DIRECTIONS FOR THIS TASK:
Begin at the line that contains "over the origin", stop after the line that contains "mesh.materials.append(material)", and reproduce only that span, unaltered.

_ _ _ _ _

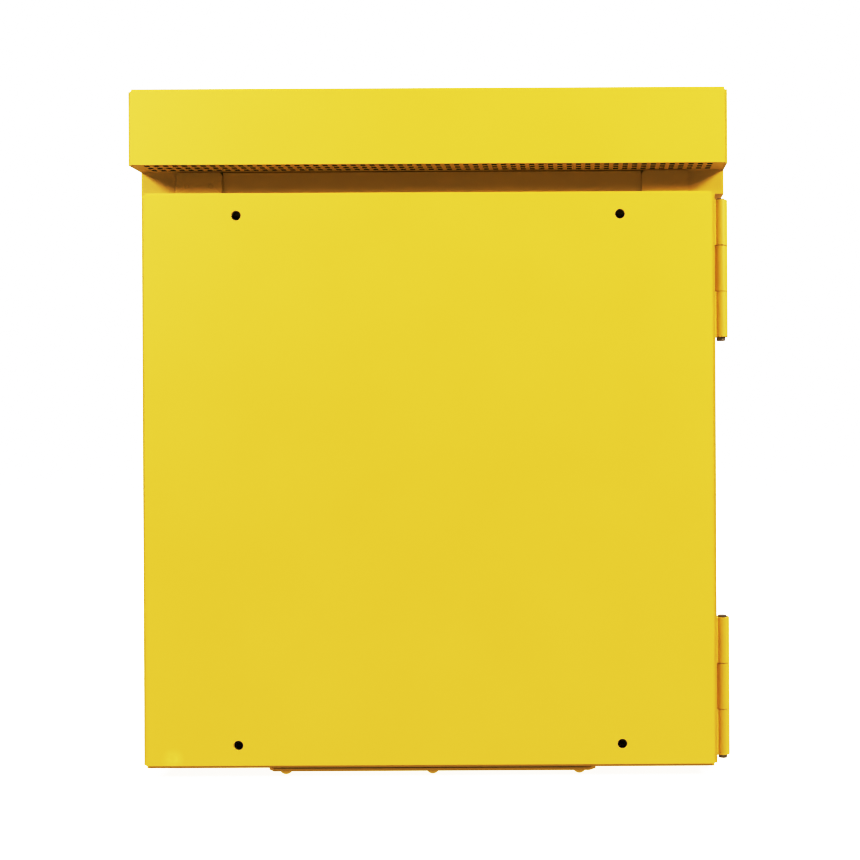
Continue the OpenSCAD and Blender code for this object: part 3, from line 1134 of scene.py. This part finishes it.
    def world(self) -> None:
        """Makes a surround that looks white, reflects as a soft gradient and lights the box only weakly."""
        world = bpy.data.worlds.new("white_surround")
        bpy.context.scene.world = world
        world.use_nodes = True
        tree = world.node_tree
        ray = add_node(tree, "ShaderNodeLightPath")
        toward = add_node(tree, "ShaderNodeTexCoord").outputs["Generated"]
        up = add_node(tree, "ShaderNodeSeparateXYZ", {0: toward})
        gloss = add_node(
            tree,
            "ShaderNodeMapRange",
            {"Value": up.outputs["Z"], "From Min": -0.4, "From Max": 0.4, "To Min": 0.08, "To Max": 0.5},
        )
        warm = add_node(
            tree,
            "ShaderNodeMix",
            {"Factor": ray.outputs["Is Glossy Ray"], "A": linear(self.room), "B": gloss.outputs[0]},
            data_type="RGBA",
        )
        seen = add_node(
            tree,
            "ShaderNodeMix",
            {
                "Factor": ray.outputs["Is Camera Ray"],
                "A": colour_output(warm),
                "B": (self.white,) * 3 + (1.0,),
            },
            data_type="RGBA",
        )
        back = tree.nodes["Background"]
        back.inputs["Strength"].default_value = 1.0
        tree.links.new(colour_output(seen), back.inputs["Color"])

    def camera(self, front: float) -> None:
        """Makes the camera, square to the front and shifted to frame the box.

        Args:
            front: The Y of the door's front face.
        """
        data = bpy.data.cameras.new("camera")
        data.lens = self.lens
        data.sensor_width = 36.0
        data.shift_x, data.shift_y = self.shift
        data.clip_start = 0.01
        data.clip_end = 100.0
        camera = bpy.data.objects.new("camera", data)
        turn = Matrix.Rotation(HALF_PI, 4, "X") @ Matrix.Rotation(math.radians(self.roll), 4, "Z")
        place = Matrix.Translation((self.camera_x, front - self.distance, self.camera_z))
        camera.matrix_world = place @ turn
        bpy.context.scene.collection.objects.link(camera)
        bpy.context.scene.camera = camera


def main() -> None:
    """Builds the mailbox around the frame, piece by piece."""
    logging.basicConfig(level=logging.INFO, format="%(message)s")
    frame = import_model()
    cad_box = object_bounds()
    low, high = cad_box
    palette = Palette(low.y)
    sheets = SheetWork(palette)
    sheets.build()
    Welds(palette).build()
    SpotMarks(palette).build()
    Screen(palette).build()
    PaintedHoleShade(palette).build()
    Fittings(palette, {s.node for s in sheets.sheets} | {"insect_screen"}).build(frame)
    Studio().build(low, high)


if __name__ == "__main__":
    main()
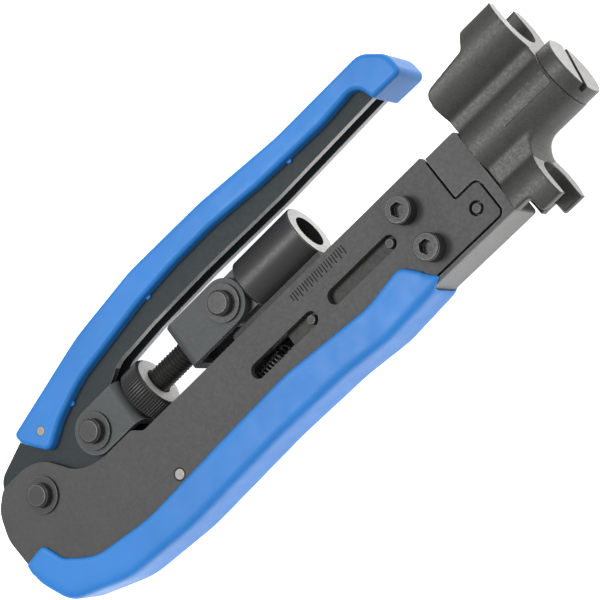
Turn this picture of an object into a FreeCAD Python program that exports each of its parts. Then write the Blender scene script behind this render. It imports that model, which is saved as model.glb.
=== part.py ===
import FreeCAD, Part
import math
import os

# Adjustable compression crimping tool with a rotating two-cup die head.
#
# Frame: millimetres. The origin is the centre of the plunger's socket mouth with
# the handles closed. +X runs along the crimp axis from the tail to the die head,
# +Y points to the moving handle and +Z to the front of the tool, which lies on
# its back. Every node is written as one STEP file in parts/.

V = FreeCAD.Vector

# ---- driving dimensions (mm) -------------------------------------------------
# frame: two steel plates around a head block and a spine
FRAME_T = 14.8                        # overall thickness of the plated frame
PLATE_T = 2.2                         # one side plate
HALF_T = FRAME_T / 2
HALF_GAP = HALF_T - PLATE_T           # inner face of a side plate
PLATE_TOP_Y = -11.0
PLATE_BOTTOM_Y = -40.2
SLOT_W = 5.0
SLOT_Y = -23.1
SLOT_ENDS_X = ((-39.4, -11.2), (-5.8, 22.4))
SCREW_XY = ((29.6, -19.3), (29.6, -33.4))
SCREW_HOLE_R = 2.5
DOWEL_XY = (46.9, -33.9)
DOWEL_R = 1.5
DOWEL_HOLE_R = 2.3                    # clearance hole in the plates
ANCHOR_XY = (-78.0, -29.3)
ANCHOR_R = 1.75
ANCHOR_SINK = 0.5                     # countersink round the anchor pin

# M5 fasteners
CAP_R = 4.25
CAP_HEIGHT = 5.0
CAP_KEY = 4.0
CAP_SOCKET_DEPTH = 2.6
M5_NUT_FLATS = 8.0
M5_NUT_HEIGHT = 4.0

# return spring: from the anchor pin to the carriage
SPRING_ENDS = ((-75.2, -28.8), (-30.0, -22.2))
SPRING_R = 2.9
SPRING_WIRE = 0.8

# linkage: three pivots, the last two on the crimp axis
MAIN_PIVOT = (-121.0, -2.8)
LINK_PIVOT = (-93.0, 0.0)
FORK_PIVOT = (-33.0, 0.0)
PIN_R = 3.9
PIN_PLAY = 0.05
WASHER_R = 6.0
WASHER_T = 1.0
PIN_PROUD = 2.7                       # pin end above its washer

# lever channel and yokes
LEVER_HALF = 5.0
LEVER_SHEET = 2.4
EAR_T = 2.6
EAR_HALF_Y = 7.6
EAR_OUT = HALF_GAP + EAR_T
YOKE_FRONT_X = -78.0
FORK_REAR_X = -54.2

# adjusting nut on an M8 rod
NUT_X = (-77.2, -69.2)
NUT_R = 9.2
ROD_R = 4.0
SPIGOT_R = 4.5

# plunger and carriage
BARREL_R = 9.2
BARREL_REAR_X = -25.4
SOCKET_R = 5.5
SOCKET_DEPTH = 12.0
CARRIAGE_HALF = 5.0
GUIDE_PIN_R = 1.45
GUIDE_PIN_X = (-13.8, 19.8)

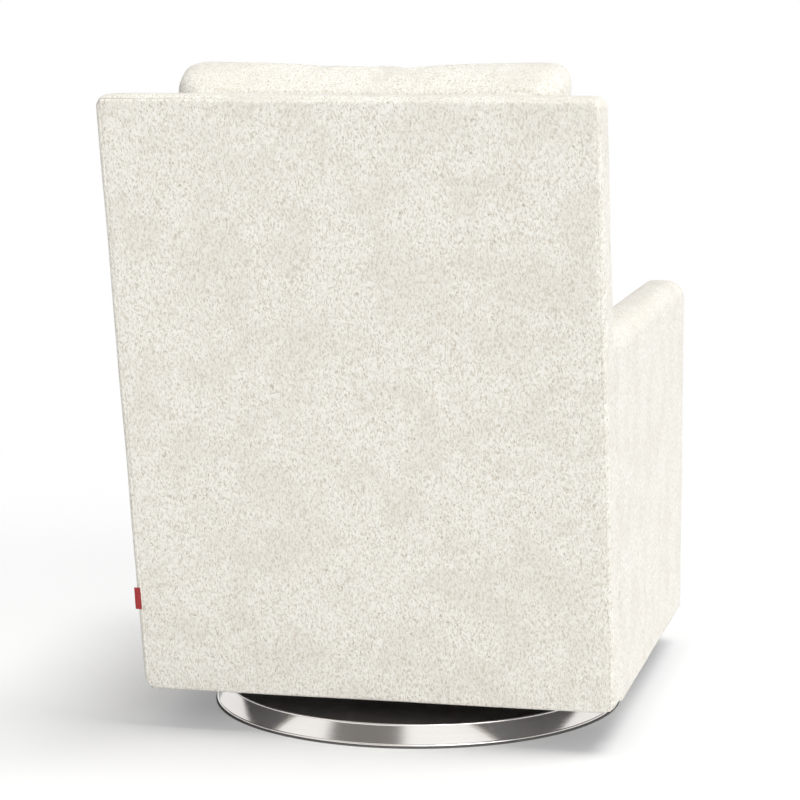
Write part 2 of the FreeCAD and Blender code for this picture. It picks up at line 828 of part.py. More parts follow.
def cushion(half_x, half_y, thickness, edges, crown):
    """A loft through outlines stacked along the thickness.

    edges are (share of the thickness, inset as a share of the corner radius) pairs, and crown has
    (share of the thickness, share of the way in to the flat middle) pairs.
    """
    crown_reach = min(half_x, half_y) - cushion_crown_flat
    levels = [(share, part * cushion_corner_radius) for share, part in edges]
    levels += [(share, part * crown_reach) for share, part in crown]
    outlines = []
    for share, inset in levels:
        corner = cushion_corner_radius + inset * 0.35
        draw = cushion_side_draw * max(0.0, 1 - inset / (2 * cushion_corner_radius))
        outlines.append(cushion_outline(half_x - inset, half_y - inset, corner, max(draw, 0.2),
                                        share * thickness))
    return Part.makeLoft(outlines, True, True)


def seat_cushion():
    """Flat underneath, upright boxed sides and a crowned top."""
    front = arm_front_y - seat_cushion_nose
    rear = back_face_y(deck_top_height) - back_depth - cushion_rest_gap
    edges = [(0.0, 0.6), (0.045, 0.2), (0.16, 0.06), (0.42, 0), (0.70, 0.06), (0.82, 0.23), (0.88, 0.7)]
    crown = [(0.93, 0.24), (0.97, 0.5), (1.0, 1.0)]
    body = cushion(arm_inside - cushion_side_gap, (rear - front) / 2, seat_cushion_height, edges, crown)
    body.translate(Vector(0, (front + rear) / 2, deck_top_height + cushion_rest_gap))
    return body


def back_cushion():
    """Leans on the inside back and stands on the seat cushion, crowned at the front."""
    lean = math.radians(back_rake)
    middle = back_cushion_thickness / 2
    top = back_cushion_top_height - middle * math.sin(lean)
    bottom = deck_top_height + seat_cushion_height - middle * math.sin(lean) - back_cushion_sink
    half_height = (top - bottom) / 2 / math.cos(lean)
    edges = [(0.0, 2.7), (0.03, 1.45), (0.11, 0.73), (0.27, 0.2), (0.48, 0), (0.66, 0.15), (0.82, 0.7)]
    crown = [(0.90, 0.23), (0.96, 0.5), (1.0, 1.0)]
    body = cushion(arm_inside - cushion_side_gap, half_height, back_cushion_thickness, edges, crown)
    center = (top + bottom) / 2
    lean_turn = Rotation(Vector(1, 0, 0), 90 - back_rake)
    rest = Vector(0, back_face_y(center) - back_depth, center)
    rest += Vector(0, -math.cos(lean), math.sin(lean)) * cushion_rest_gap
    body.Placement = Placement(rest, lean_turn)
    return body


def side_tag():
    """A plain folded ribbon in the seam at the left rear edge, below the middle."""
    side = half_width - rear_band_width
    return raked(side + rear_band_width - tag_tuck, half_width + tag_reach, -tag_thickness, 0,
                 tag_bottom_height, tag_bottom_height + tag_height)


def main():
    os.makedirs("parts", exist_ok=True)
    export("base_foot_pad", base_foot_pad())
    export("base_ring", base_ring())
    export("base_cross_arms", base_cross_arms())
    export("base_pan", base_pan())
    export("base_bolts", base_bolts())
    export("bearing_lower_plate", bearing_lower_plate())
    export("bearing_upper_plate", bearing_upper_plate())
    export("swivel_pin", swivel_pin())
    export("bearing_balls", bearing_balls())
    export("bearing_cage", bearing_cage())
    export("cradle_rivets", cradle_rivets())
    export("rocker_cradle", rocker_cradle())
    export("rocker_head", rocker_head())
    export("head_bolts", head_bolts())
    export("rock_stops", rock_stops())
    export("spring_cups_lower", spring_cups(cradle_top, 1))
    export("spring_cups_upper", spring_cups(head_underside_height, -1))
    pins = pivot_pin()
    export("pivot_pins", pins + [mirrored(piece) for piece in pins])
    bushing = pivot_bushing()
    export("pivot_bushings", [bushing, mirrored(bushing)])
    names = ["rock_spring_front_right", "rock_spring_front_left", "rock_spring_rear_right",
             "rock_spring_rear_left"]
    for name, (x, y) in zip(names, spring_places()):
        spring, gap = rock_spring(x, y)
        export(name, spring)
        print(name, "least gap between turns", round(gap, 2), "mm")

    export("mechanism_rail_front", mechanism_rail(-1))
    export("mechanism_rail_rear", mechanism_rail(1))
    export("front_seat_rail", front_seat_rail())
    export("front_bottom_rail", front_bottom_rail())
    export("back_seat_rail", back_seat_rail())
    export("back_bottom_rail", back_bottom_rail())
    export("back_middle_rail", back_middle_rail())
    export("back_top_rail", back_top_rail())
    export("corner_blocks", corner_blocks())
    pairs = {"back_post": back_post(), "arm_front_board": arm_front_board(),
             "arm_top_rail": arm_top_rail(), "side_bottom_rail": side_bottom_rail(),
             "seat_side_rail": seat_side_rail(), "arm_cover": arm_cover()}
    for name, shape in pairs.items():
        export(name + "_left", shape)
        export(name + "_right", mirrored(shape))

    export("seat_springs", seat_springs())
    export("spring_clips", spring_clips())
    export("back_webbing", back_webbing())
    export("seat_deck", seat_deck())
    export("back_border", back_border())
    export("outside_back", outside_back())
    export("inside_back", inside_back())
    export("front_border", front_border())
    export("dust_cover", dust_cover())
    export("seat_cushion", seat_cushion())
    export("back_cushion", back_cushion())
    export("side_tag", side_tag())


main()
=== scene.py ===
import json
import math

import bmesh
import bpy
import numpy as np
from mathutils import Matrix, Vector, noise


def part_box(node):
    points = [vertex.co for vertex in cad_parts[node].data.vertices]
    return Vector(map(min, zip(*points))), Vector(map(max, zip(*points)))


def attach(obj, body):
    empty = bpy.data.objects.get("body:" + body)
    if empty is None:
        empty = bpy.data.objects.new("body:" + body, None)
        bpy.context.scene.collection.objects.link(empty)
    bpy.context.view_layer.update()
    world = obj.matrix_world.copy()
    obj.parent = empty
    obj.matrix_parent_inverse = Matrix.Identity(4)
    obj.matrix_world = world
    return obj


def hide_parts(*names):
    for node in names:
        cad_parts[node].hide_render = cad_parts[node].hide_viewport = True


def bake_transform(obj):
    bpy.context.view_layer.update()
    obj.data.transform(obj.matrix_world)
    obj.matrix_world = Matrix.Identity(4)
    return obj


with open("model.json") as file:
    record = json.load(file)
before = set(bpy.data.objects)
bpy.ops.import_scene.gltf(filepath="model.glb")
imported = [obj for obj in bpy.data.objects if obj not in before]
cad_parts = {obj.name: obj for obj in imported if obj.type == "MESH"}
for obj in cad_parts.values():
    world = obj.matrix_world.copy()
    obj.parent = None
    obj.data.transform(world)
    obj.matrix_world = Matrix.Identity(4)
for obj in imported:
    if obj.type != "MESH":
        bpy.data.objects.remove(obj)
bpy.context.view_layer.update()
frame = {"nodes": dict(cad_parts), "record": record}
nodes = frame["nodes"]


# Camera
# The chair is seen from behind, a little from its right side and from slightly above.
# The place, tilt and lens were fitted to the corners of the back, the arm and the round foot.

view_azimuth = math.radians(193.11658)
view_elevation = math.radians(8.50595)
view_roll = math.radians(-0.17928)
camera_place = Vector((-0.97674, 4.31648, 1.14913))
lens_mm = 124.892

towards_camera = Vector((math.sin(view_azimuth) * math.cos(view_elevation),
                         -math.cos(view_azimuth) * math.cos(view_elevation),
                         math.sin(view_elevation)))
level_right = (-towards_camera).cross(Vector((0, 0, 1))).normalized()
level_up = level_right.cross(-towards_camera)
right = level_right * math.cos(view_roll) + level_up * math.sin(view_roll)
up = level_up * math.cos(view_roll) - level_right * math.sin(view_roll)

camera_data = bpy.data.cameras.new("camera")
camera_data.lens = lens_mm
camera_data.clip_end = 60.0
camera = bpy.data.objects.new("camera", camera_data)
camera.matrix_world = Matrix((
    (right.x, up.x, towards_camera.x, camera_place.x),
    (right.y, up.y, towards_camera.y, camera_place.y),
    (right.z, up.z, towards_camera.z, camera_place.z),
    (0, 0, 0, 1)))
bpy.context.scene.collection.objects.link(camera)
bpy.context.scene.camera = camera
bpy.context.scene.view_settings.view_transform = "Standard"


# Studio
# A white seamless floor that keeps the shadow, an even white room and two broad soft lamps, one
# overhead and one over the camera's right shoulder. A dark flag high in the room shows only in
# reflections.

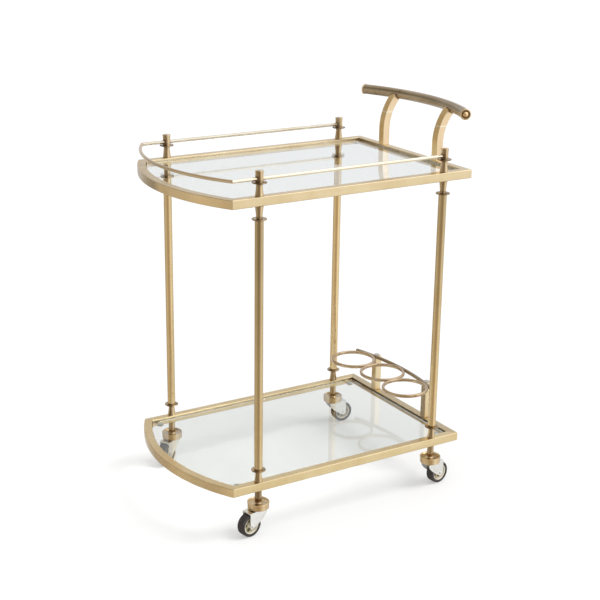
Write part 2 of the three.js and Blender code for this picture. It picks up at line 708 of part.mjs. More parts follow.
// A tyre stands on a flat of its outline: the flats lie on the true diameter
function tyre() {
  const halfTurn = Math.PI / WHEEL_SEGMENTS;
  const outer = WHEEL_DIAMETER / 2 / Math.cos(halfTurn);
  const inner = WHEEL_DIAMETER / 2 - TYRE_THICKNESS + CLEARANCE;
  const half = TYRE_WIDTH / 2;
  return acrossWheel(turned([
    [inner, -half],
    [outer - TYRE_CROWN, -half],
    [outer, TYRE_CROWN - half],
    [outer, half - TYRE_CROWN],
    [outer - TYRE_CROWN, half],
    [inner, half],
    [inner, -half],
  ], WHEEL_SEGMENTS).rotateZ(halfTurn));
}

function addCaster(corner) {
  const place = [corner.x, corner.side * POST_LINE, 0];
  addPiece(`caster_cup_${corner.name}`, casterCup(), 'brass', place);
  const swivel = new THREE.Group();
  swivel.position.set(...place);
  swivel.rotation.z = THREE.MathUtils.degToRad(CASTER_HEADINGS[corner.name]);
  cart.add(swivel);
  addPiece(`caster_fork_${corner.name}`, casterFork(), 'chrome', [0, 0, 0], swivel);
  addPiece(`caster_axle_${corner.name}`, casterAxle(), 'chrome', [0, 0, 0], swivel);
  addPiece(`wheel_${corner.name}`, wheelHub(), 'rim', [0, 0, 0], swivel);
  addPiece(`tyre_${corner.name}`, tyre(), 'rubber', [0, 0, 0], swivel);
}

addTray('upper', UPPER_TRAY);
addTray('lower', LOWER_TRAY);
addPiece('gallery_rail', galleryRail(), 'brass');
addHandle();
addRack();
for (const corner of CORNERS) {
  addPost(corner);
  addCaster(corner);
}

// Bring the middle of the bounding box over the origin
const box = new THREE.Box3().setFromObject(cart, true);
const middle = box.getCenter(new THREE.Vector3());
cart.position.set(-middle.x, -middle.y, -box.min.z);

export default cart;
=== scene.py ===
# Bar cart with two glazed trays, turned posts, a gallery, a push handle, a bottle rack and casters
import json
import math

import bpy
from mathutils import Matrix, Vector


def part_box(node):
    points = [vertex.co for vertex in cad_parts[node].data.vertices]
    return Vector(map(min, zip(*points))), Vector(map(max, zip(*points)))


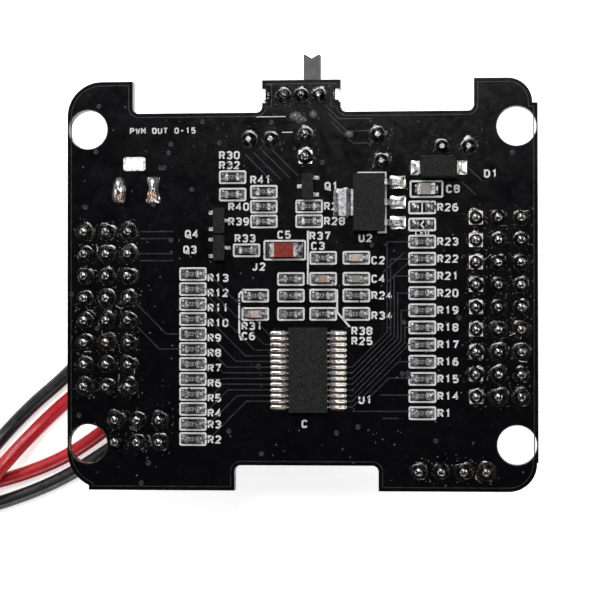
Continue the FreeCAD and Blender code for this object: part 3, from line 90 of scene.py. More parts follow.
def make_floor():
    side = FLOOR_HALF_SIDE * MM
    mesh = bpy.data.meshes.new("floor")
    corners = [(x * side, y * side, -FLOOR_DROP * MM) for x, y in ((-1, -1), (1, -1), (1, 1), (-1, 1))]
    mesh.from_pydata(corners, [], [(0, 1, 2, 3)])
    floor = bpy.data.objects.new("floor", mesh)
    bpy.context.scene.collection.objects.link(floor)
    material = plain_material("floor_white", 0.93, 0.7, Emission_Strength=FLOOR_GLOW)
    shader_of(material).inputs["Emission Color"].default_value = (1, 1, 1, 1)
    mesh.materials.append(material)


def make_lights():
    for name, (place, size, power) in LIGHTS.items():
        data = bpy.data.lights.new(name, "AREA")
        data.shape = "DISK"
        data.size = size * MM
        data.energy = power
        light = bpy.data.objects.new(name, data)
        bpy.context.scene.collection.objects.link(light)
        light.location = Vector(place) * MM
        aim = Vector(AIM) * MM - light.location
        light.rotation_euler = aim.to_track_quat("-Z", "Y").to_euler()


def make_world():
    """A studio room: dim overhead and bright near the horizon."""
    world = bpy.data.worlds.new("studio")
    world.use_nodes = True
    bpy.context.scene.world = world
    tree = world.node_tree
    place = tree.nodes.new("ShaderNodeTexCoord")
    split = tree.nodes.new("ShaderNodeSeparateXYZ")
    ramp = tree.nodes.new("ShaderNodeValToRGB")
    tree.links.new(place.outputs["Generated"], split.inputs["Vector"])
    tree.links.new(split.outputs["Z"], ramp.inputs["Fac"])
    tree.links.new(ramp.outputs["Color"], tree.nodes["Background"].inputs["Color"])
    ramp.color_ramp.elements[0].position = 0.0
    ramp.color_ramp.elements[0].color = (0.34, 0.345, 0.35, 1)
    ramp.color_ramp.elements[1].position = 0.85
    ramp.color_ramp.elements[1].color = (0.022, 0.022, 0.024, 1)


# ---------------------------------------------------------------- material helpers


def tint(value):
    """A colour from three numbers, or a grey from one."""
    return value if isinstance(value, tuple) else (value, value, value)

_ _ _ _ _

WRITTEN REPLY:
// Bring the middle of the bounding box over the origin
const box = new THREE.Box3().setFromObject(cart, true);
const middle = box.getCenter(new THREE.Vector3());
cart.position.set(-middle.x, -middle.y, -box.min.z);

export default cart;
=== scene.py ===
# Bar cart with two glazed trays, turned posts, a gallery, a push handle, a bottle rack and casters
import json
import math

import bpy
from mathutils import Matrix, Vector


def part_box(node):
    points = [vertex.co for vertex in cad_parts[node].data.vertices]
    return Vector(map(min, zip(*points))), Vector(map(max, zip(*points)))


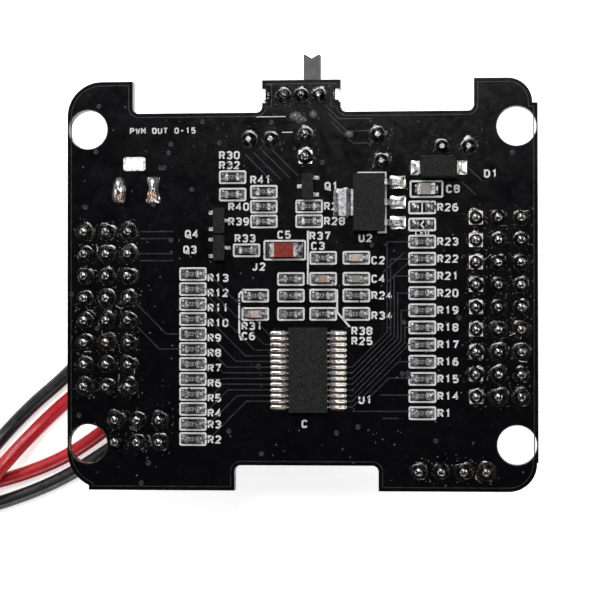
Continue the FreeCAD and Blender code for this object: part 3, from line 90 of scene.py. More parts follow.
def make_floor():
    side = FLOOR_HALF_SIDE * MM
    mesh = bpy.data.meshes.new("floor")
    corners = [(x * side, y * side, -FLOOR_DROP * MM) for x, y in ((-1, -1), (1, -1), (1, 1), (-1, 1))]
    mesh.from_pydata(corners, [], [(0, 1, 2, 3)])
    floor = bpy.data.objects.new("floor", mesh)
    bpy.context.scene.collection.objects.link(floor)
    material = plain_material("floor_white", 0.93, 0.7, Emission_Strength=FLOOR_GLOW)
    shader_of(material).inputs["Emission Color"].default_value = (1, 1, 1, 1)
    mesh.materials.append(material)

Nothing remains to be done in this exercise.